É uma forma de mostrar que podemos. São passos curtos, mas poderosos.
A RAQUEL DA VIDA REAL
Para compor a personagem Raquel Custódio, Erika Januza buscou inspiração na primeira juíza e primeira desembargadora negra do Rio de Janeiro, Ivone Ferreira Caetano. As duas se conheceram em uma palestra na Escola da Magistratura do Rio de Janeiro, em que Ivone ingressou em 1994, já aos 49 anos.
– Marcamos um horário e ficamos uma tarde conversando. Me apaixonei pela história dela e tentei levar muito do que observei da postura e dos gestos dela para a personagem – conta Erika.
Ivone é filha de uma lavadeira que criou 11 filhos sozinha.
O currículo impressiona pela obstinação e pela perseverança. Ivone chegou a trabalhar em três lugares simultaneamente para ajudar a família. A faculdade de Direito ela iniciou aos 25 anos, depois de casada. Já formada, fez nove concursos para o mesmo cargo até ingressar no serviço público. Em 2004, Ivone se tornou titular da 1ª Vara da Infância da Juventude e do Idoso, onde ganhou fama de juíza linha dura por determinar a internação compulsória de adolescentes usuários de crack e da primeira adulta, uma mulher grávida de 22 anos.

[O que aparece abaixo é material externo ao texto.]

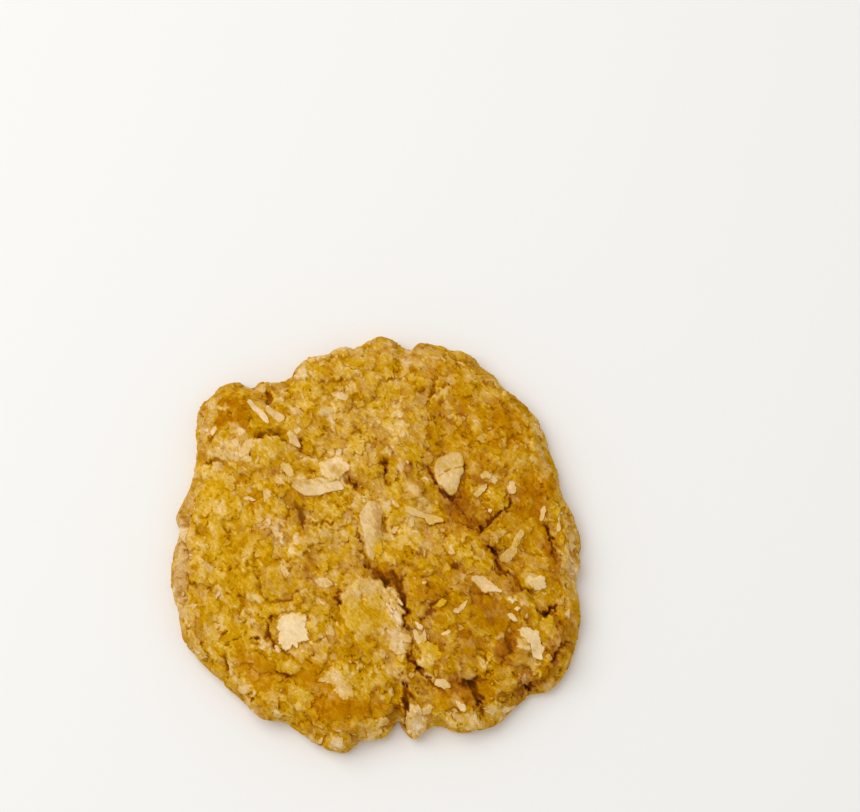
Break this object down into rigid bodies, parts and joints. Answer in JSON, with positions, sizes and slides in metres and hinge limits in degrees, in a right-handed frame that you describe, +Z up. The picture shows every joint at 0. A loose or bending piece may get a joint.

O cargo de desembargadora veio aos 69 anos, a meses da aposentadoria compulsória em razão dos 70 anos. Desde então, Ivone assumiu a Corregedoria-Geral Unificada (CGU) do Rio de Janeiro.
Questionada sobre o papel de Raquel em O Outro Lado do Paraíso pelo jornal O Globo, Ivone elogiou o desempenho de Erika, mas fez uma ponderação:
– A denúncia do racismo e a exibição de pessoas negras bem-sucedidas poderia ter sido há 20 anos.